G9's harder melamine surface may require slightly slower feed rates than G10 in some cutting operations, though the difference is modest in practice. Both materials can be sawn, milled, drilled, and tapped with standard CNC equipment running carbide tooling. Sharp drill geometry and slow exit rates prevent delamination at hole edges in both grades.
Cost & Availability
G10 is the more widely stocked material — it is the standard glass-epoxy laminate across plastics distributors, available in wide size ranges and thicknesses. G9 is a specialty grade stocked at fewer locations and in more limited size ranges, but pricing is broadly comparable to G10 where stocked. Lead times may be longer for G9 in non-standard dimensions.
When to Choose G10 vs G9
Choose G10 when:
- The application requires general-purpose electrical insulation with good moisture resistance.
- Maximum mechanical strength in the laminate is needed.
- The application is structural — mounting plates, brackets, standoffs, spacers.
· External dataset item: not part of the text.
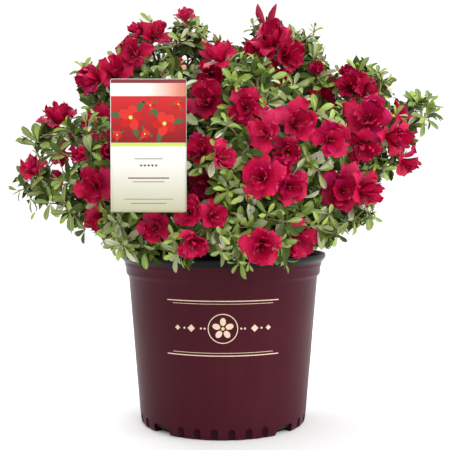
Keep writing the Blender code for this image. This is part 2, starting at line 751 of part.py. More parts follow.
pot = turned("pot", pot_inside() + pot_outside(), "pot", POT_STEPS)
still = [pot, make_potting_mix(), make_trunk(), make_tag()]

rooms = {}
stems = {}
for bough, (tier, carried) in BOUGHS.items():
    route = bough_route(tier, carried)
    steps = len(route) - 1
    radii = [BOUGH_BASE_RADIUS + (BOUGH_TIP_RADIUS - BOUGH_BASE_RADIUS) * i / steps for i in range(steps + 1)]
    add_object(bough, limb_mesh(bough, route, radii, 6), ["bark"])
    rooms[bough] = limb_room(bough, route, radii, 6)
    for name, stem in stem_routes(route, carried).items():
        thickness = [STEM_RADIUS] * len(stem)
        stems[name] = stem
        rooms[name] = limb_room(name, stem, thickness, 4)

still_rooms = [evaluated_mesh(obj) for obj in still]
for number, name in enumerate(MASSES):
    stem = stems[name]
    others = joined_tree([room for key, room in rooms.items() if key != name] + still_rooms)
    make_mass(number, name, stem, others)

cut_foot(pot)
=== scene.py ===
import math
import random

import bpy
import numpy as np
from mathutils import Matrix, Vector, noise
from mathutils.bvhtree import BVHTree


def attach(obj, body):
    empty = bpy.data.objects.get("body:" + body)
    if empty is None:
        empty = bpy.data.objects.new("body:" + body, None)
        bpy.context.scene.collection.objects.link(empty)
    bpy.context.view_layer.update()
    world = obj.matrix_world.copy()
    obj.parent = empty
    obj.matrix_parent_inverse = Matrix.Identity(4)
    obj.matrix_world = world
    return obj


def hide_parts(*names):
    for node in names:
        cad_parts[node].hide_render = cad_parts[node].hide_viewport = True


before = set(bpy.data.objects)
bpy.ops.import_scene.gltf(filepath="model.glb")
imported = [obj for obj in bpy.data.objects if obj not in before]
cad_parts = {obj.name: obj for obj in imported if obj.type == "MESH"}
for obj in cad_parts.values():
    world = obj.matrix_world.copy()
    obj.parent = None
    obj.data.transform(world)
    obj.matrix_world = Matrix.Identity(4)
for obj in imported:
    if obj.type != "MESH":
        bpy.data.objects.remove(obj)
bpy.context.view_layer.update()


# ---------------------------------------------------------------- floor, light and camera
# The plant stands on a pale seamless floor, under a pale sky that keeps the shadows soft. Soft
# boxes in front and on the right shape it, and one behind it, on the left, lights its edges.

FLOOR_SIDE = 14.0
FLOOR_COLOUR = (0.905, 0.905, 0.905, 1.0)
FLOOR_ROUGH = 0.9
SKY_COLOUR = (1.0, 1.0, 1.0, 1.0)
SKY_STRENGTH = 1.10
CAMERA_PLACE = (0.0025, -1.185, 0.306)
CAMERA_PITCH = math.radians(2.0)  # looking down
CAMERA_LENS = 69.92
CAMERA_SENSOR = 36.0
CAMERA_NEAR = 0.05
SOFT_BOXES = [
    # name, place, side, watts
    ("front_box", (0.55, -1.85, 1.50), 1.0, 17.5),
    ("right_box", (1.60, -0.70, 0.80), 1.1, 15.0),
    ("back_box", (-0.60, 1.00, 1.90), 1.0, 32.0),
]
AIM = Vector((0.0, 0.0, 0.30))


def pick(*chosen):
    """Selects these pieces and nothing else. The first is the active one."""
    bpy.ops.object.select_all(action="DESELECT")
    for piece in chosen:
        piece.select_set(True)
    if chosen:
        bpy.context.view_layer.objects.active = chosen[0]


pick()
bpy.ops.mesh.primitive_plane_add(size=FLOOR_SIDE, location=(0.0, 0.0, 0.0))
floor = bpy.context.object
floor.name = "studio_floor"
floor_paint = bpy.data.materials.new("studio_floor_paint")
floor_paint.use_nodes = True
paint_sockets = floor_paint.node_tree.nodes["Principled BSDF"].inputs
paint_sockets["Base Color"].default_value = FLOOR_COLOUR
paint_sockets["Roughness"].default_value = FLOOR_ROUGH
floor.data.materials.append(floor_paint)

sky = bpy.data.worlds.new("studio_sky")
sky.use_nodes = True
sky.node_tree.nodes["Background"].inputs["Color"].default_value = SKY_COLOUR
sky.node_tree.nodes["Background"].inputs["Strength"].default_value = SKY_STRENGTH
bpy.context.scene.world = sky

for name, place, side, watts in SOFT_BOXES:
    bpy.ops.object.light_add(type="AREA", location=place)
    box = bpy.context.object
    box.name = name
    box.data.energy = watts
    box.data.size = side
    box.rotation_euler = (AIM - Vector(place)).to_track_quat("-Z", "Y").to_euler()

bpy.ops.object.camera_add(location=CAMERA_PLACE, rotation=(math.pi / 2 - CAMERA_PITCH, 0.0, 0.0))
camera = bpy.context.object
camera.data.lens = CAMERA_LENS
camera.data.sensor_width = CAMERA_SENSOR
camera.data.clip_start = CAMERA_NEAR
bpy.context.scene.camera = camera
bpy.context.scene.view_settings.view_transform = "Standard"


# ---------------------------------------------------------------- the pot
# An eleven inch nursery container, moulded in two layers of plastic at once: satin maroon
# outside, black inside and on the rolled lip. Its foot has four drain notches, and shallow
# arched flutes between them. Potting mix, stem and shrub stand in it.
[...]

- Arc resistance is not a specific design requirement.
Choose G9 when:
- The application involves repeated arc exposure — switchgear components, terminal boards, arc chutes, disconnect hardware.
- Surface hardness and scratch resistance are important (contact surfaces, sliding or articulating insulator components).
- The design specification explicitly calls for high arc resistance or ASTM D495 arc resistance performance.